Still and interesting post...

Mark


----------



## Durwood (Sep 16, 2003)

> _Originally posted by mark777 _
> *I remember talking with Mr Wallace maybe three years ago...It may have been for sale for at least that long. Interesting fellow though.
> 
> Personally, I never felt the overall design and powerplant appealed to the average gentleman farmer. Kind of like a bicycle with bolt on gas engine. And the power plant options were very limited...can't recall what they were, but there were no diesel engines available.
> ...


So Mark, you were seriously considering being a manufacturer? I had seen this before at one time. Evidently the guy doesn't want the risk of doing it himself or the time to do it. Do you remember what motors he was gonna put in it or how much he expected to sell them for? I'm with you on it seems kind of limited at least to me to be mostly a mowing machine with a few other limited abilities.
Even as a mowing machine i would think it would have to handle at least a 72" mowing deck or more. I wonder how big of a gas motor it would take to do that?


----------



## bontai Joe (Sep 16, 2003)

If you guys check out the product gallery on his site, thistractor can plow, cultivate, plant, spray and be equiped with a back-hoe and front loader. At the bottom of the product gallery he has downloadable movies showing the tractor in action including churning through the mud in a Filipino rice paddy. As to motor, I would guess a Kohler twin cylinder engine would be easy to adapt to.


----------



## Ingersoll444 (Sep 17, 2003)

Boy looks a LOT like the old AC G.


----------



## catmando (Dec 18, 2004)

*Tuff-Bilt*

It does look a lot like a Allice G doesn't it?

If I was really interested in taking this venture over not having a particular engine would not stop me. The real question would be, what would I have to do so that it would be able to grab a nitch in the market.
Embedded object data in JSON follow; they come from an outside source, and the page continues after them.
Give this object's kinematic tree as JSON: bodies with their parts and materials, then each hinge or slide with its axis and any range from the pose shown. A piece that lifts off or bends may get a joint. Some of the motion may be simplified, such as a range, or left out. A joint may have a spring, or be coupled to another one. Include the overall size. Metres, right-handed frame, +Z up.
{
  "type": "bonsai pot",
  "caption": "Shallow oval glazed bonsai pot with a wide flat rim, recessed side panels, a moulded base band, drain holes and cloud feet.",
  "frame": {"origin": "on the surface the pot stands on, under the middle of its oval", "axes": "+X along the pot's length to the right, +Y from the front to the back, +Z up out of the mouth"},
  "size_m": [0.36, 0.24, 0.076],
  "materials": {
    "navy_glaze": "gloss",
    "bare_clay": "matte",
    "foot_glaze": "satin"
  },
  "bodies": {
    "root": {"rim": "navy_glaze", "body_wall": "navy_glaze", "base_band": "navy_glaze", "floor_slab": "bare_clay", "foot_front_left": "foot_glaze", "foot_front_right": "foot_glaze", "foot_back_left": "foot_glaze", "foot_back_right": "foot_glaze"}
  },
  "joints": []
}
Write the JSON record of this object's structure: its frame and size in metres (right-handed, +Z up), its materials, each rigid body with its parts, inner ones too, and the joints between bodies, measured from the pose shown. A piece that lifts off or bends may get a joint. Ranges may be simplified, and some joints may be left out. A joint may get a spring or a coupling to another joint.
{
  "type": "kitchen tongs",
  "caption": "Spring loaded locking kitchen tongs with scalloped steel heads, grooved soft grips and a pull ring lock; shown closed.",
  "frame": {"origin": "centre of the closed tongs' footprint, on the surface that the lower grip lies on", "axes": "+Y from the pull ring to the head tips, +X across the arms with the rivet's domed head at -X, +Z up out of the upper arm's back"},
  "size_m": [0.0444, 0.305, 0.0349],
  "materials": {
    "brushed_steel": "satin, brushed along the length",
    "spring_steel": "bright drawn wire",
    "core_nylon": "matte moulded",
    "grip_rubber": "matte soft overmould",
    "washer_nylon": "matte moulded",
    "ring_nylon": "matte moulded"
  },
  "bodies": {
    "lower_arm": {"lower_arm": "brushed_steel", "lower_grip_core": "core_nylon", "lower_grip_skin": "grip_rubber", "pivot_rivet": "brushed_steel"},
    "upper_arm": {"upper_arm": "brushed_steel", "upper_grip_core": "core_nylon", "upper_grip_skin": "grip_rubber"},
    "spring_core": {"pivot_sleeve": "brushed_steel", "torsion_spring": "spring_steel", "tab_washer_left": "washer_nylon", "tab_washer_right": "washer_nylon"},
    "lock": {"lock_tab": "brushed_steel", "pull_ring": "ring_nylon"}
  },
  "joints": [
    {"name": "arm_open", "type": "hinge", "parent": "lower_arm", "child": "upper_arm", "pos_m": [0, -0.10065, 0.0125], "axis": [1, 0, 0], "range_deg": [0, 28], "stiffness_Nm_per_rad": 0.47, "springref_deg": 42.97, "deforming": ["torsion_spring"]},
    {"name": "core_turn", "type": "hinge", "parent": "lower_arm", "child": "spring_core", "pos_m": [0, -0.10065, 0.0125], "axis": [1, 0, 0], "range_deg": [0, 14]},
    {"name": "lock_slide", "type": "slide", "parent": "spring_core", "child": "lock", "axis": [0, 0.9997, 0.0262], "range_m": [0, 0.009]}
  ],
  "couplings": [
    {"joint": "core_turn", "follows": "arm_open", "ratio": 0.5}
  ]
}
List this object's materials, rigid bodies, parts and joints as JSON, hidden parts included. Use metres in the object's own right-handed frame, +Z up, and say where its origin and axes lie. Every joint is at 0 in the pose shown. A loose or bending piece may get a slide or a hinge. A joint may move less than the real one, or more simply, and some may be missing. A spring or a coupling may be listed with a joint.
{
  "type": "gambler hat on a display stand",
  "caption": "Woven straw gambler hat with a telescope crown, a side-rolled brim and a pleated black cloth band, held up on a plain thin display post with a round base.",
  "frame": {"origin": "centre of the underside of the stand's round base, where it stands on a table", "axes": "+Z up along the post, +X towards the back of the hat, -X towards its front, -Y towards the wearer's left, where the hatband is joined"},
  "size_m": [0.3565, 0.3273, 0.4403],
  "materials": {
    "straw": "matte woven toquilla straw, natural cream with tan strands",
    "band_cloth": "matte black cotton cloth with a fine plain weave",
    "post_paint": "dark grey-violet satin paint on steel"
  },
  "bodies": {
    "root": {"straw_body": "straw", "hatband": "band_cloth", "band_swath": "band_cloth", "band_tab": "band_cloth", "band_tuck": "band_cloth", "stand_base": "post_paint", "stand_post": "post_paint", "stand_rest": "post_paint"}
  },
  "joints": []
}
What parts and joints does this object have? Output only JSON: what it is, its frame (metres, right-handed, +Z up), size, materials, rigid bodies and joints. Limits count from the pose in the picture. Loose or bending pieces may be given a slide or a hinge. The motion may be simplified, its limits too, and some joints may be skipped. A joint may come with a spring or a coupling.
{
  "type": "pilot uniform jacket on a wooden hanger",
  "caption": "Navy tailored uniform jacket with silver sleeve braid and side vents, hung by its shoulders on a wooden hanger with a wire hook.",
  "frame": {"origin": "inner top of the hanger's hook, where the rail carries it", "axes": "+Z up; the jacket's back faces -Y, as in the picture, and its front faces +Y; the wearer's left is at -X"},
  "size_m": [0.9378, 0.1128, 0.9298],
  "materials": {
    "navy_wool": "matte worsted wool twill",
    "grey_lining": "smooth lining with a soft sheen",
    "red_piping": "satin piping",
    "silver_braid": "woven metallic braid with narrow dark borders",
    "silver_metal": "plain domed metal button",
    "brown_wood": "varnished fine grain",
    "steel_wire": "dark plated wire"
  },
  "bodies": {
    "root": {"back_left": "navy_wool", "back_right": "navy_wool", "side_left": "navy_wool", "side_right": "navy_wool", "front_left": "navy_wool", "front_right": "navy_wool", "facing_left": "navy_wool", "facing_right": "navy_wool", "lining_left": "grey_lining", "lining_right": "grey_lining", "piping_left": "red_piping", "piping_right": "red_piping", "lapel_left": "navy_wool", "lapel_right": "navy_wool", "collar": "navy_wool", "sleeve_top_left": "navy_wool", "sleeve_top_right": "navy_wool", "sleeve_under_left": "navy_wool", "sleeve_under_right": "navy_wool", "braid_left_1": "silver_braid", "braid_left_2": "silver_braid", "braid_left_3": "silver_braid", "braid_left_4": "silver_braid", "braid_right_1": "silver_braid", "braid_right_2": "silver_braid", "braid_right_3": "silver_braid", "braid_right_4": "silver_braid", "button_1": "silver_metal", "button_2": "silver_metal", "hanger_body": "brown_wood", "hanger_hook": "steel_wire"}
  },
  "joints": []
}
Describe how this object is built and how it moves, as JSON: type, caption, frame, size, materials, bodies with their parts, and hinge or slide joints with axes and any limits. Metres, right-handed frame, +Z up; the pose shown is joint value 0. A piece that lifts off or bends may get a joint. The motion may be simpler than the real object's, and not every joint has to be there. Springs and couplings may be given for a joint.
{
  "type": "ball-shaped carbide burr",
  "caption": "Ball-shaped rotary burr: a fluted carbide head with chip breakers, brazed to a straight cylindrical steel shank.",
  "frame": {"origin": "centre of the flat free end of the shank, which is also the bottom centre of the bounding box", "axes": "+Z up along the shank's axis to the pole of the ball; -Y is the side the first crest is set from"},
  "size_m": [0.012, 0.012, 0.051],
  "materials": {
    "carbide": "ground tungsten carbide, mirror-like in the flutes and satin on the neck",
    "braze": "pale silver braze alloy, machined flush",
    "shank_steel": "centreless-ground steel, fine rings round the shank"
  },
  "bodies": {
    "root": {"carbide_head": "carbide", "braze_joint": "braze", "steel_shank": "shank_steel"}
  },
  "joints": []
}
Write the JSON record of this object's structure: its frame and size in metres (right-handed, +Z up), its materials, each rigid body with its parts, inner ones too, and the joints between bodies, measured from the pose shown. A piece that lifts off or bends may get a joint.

There is a lot of competion out there. 

It looks too big for a regular yard. It would be fighting for the 2 to 5 acre owner. Or it would have to appeal to the small commercial landscaper/lawn care business. Or just a novelty tractor, but that might be very limiting. 

Some of the things that are shown with the tractor would be neat. The belly grader blade would be wonderful for leveling yards, and drives etc. Has all the garden working tools. Mower. Put a log splitter on it like the Ingersol/Case has.


----------